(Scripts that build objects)

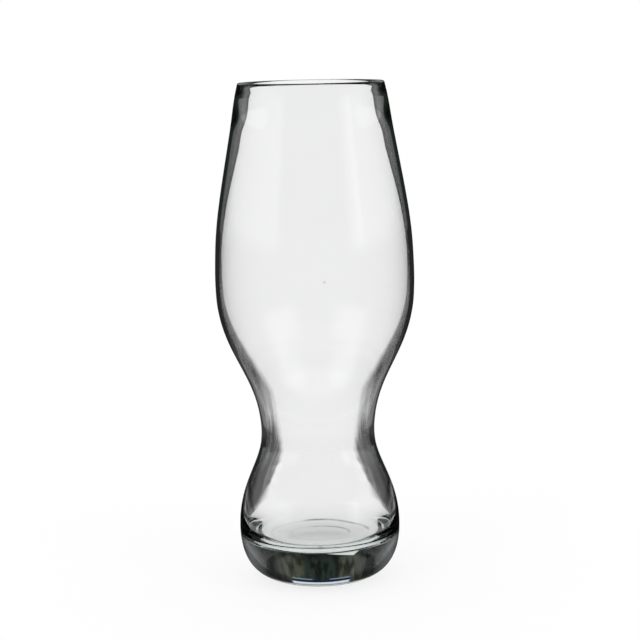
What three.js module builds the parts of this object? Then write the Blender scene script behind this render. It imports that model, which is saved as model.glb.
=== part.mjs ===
// A waisted beer glass, moulded in one piece of clear glass.
// Millimetres, +Z up. The origin is the middle of the flat foot, on the surface that the glass stands on.
import * as THREE from 'three';

// The outside: a diameter and a height for each place where the wall stands upright.
const HEIGHT = 200;
const RIM_DIAMETER = 58.2;
const BELLY_DIAMETER = 79.4;
const BELLY_HEIGHT = 120;
const WAIST_DIAMETER = 45.7;
const WAIST_HEIGHT = 59.5;
const BULB_DIAMETER = 64.9;
const BULB_HEIGHT = 21.6;
const FOOT_DIAMETER = 28;

// How far the wall runs on in the direction that it leaves each of those places, which sets how full its curve is.
const RIM_LEAN_DEGREES = 10;
const RIM_REACH = 49;
const BELLY_REACH_UP = 26.5;
const BELLY_REACH_DOWN = 28;
const WAIST_REACH_UP = 25.5;
const WAIST_REACH_DOWN = 12;
const BULB_REACH_UP = 18;
const BULB_REACH_DOWN = 14.2;
const FOOT_REACH = 12.4;

// The wall, which is thick at the rim, thin at the belly and thick again towards the base.
const RIM_WALL = 2;
const BELLY_WALL = 1.6;
const WAIST_WALL = 2;
const BULB_WALL = 1.9;

// The floor of the hollow, over the solid base.
const BASE_THICKNESS = 15.5;
const FLOOR_DIAMETER = 30;
const FLOOR_REACH = 11;
const FLOOR_CORNER_HEIGHT = 9;
const FLOOR_CORNER_REACH = 5.5;

// How finely the curves and the round are cut into flat faces.
const AROUND = 64;
const CURVE_STEPS = 7;
const LONG_CURVE_STEPS = 9;
const RIM_STEPS = 6;

// The rim is fire-polished to a half round, and the wall meets it at the height of its middle.
const RIM_ROUND = RIM_WALL / 2;
const RIM_SEAT = HEIGHT - RIM_ROUND;

// A curve between two places on the profile, each given as a radius and a height, with the reach at each end.
function wallCurve(from, fromReach, toReach, to, steps) {
  const start = new THREE.Vector2(...from);
  const end = new THREE.Vector2(...to);
  const leave = start.clone().add(new THREE.Vector2(...fromReach));
  const arrive = end.clone().add(new THREE.Vector2(...toReach));
  return new THREE.CubicBezierCurve(start, leave, arrive, end).getPoints(steps);
}

// The lean of the wall below the rim, as a step outwards and down.
function rimReach() {
  const lean = THREE.MathUtils.degToRad(RIM_LEAN_DEGREES);
  return [RIM_REACH * Math.sin(lean), -RIM_REACH * Math.cos(lean)];
}

// The wall from the bulb up to the rim, moved inwards by the thickness given at each place.
function risingWall(bulb, waistInset, bellyInset, rimInset) {
  const waist = [WAIST_DIAMETER / 2 - waistInset, WAIST_HEIGHT];
  const belly = [BELLY_DIAMETER / 2 - bellyInset, BELLY_HEIGHT];
  const rim = [RIM_DIAMETER / 2 - rimInset, RIM_SEAT];
  return [
    ...wallCurve(bulb, [0, BULB_REACH_UP], [0, -WAIST_REACH_DOWN], waist, CURVE_STEPS),
    ...wallCurve(waist, [0, WAIST_REACH_UP], [0, -BELLY_REACH_DOWN], belly, LONG_CURVE_STEPS).slice(1),
    ...wallCurve(belly, [0, BELLY_REACH_UP], rimReach(), rim, CURVE_STEPS).slice(1),
  ];
}

// The outside, from the middle of the foot up to the rim.
function outside() {
  const foot = [FOOT_DIAMETER / 2, 0];
  const bulb = [BULB_DIAMETER / 2, BULB_HEIGHT];
  return [
    new THREE.Vector2(0, 0),
    ...wallCurve(foot, [FOOT_REACH, 0], [0, -BULB_REACH_DOWN], bulb, CURVE_STEPS),
    ...risingWall(bulb, 0, 0, 0).slice(1),
  ];
}

// The inside, from the middle of its floor up to the rim.
function inside() {
  const floor = [FLOOR_DIAMETER / 2, BASE_THICKNESS];
  const corner = [BULB_DIAMETER / 2 - BULB_WALL, BASE_THICKNESS + FLOOR_CORNER_HEIGHT];
  return [
    new THREE.Vector2(0, BASE_THICKNESS),
    ...wallCurve(floor, [FLOOR_REACH, 0], [0, -FLOOR_CORNER_REACH], corner, CURVE_STEPS),
    ...risingWall(corner, WAIST_WALL, BELLY_WALL, RIM_WALL).slice(1),
  ];
}

// The half round over the rim, from the outside to the inside, without its two ends.
function rimRound() {
  const middle = RIM_DIAMETER / 2 - RIM_ROUND;
  const round = new THREE.EllipseCurve(middle, RIM_SEAT, RIM_ROUND, RIM_ROUND, 0, Math.PI);
  return round.getPoints(RIM_STEPS).slice(1, -1);
}

function clearGlass() {
  const material = new THREE.MeshStandardMaterial({ color: 0xe6e9e6, roughness: 0.03, metalness: 0 });
  material.transparent = true;
  material.opacity = 0.35;
  return material;
}

function glassBody() {
  const profile = [...outside(), ...rimRound(), ...inside().reverse()];
  const geometry = new THREE.LatheGeometry(profile, AROUND);
  geometry.rotateX(Math.PI / 2);
  const mesh = new THREE.Mesh(geometry, clearGlass());
  mesh.name = 'glass_body';
  return mesh;
}

const glass = new THREE.Group();
glass.add(glassBody());

export default glass;
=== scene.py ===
import math

import bmesh
import bpy
from mathutils import Matrix, Vector


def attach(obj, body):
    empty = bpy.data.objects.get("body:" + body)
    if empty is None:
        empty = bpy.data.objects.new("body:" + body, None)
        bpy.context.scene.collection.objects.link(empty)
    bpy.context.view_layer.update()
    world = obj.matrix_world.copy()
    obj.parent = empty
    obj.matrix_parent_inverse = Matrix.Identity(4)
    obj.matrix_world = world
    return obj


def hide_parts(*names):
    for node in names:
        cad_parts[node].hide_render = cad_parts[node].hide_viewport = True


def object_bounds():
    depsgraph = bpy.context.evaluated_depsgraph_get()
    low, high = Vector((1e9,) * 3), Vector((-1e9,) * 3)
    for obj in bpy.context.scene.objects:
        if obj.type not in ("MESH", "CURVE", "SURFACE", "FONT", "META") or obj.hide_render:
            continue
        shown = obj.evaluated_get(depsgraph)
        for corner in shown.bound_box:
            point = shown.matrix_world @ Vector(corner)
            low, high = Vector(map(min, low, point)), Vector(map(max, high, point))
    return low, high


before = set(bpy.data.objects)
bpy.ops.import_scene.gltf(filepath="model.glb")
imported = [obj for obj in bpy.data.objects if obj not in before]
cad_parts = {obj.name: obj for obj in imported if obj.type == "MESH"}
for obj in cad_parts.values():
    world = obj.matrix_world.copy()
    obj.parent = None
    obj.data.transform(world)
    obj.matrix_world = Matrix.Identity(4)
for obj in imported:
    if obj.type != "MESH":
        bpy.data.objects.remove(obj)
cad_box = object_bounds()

# The photograph's camera: it stands a little above the rim, looks down at the glass and leans to one side.
PHOTO_SIDE_PX = 640
FOCAL_LENGTH_PX = 1820
SENSOR_WIDTH_MM = 36
CAMERA_DISTANCE = 0.72
CAMERA_HEIGHT = 0.2202
CAMERA_DOWN_DEG = 9.08
CAMERA_PAN_DEG = 0.139
CAMERA_LEAN_DEG = 1.186

# How finely the glass is turned.
TURN_STEPS = 256
STEPS_BETWEEN_POINTS = 5
TURNING_CIRCLE = 0.05
WELD_DISTANCE = 1e-6

# The bead that fire polishing leaves round the inside of the rim.
BEAD_SWELLING = 0.0003
BEAD_DROP = 0.0030
BEAD_STEPS = 14
BEAD_CROWDING = 1.8

# The glass itself.
GLASS_IOR = 1.52
GLASS_TINT = (0.80, 0.86, 0.845)
GLASS_TINT_PER_METRE = 15.0
POLISH = 0.0

# Painted shade: where the far side of the inner wall turns away from the eye, the glass's colour is darkened
# to stand in for shade. By height above the table: how far it has turned away by then, from 0 face-on to 1,
# how softly it changes, and the share of light that the painted shade lets through, first just past the
# change and then further out.
PAINTED_SHADE_BY_HEIGHT = (
    (0.0210, 1.20, 0.010, 0.40, 0.25), (0.0222, 0.50, 0.050, 0.40, 0.22), (0.026, 0.385, 0.110, 0.15, 0.05),
    (0.031, 0.36, 0.050, 0.20, 0.035), (0.035, 0.345, 0.015, 0.22, 0.035), (0.042, 0.385, 0.02, 0.25, 0.06),
    (0.050, 0.40, 0.040, 0.28, 0.14), (0.058, 0.39, 0.090, 0.30, 0.14), (0.066, 0.40, 0.100, 0.65, 0.60),
    (0.074, 0.38, 0.080, 0.60, 0.45), (0.083, 0.517, 0.090, 0.25, 0.10), (0.094, 0.587, 0.050, 0.30, 0.28),
    (0.104, 0.66, 0.030, 0.35, 0.35), (0.115, 0.735, 0.015, 0.45, 0.50), (0.134, 0.79, 0.010, 0.20, 0.20),
    (0.153, 0.73, 0.008, 0.05, 0.23), (0.173, 0.60, 0.008, 0.03, 0.20), (0.195, 0.585, 0.008, 0.02, 0.18),
)
PAINTED_SHADE_SPREAD = 0.15

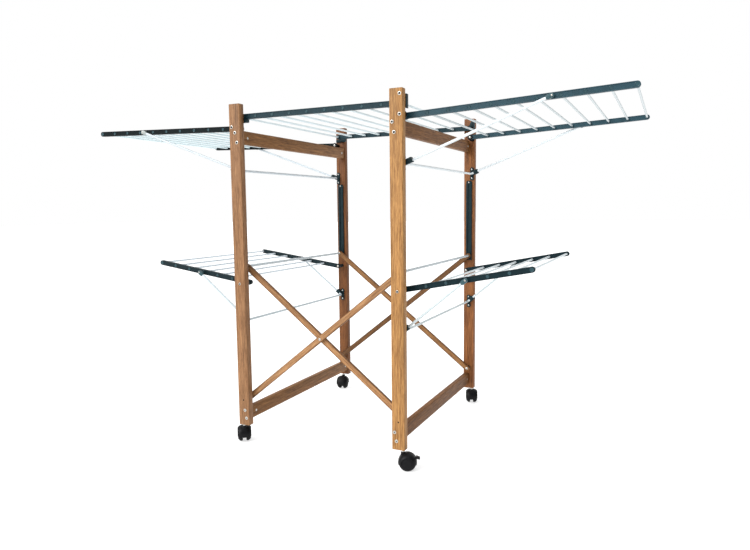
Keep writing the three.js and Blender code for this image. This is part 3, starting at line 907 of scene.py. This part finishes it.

[Problem requirements]
The lines to quote run from the one containing "its two ends." to the one containing "point = shown.matrix_world". Quote them exactly, with both of those lines, and nothing else.

[Answer to the task]
// The half round over the rim, from the outside to the inside, without its two ends.
function rimRound() {
  const middle = RIM_DIAMETER / 2 - RIM_ROUND;
  const round = new THREE.EllipseCurve(middle, RIM_SEAT, RIM_ROUND, RIM_ROUND, 0, Math.PI);
  return round.getPoints(RIM_STEPS).slice(1, -1);
}

function clearGlass() {
  const material = new THREE.MeshStandardMaterial({ color: 0xe6e9e6, roughness: 0.03, metalness: 0 });
  material.transparent = true;
  material.opacity = 0.35;
  return material;
}

function glassBody() {
  const profile = [...outside(), ...rimRound(), ...inside().reverse()];
  const geometry = new THREE.LatheGeometry(profile, AROUND);
  geometry.rotateX(Math.PI / 2);
  const mesh = new THREE.Mesh(geometry, clearGlass());
  mesh.name = 'glass_body';
  return mesh;
}

const glass = new THREE.Group();
glass.add(glassBody());

export default glass;
=== scene.py ===
import math

import bmesh
import bpy
from mathutils import Matrix, Vector


def attach(obj, body):
    empty = bpy.data.objects.get("body:" + body)
    if empty is None:
        empty = bpy.data.objects.new("body:" + body, None)
        bpy.context.scene.collection.objects.link(empty)
    bpy.context.view_layer.update()
    world = obj.matrix_world.copy()
    obj.parent = empty
    obj.matrix_parent_inverse = Matrix.Identity(4)
    obj.matrix_world = world
    return obj


def hide_parts(*names):
    for node in names:
        cad_parts[node].hide_render = cad_parts[node].hide_viewport = True


def object_bounds():
    depsgraph = bpy.context.evaluated_depsgraph_get()
    low, high = Vector((1e9,) * 3), Vector((-1e9,) * 3)
    for obj in bpy.context.scene.objects:
        if obj.type not in ("MESH", "CURVE", "SURFACE", "FONT", "META") or obj.hide_render:
            continue
        shown = obj.evaluated_get(depsgraph)
        for corner in shown.bound_box:
            point = shown.matrix_world @ Vector(corner)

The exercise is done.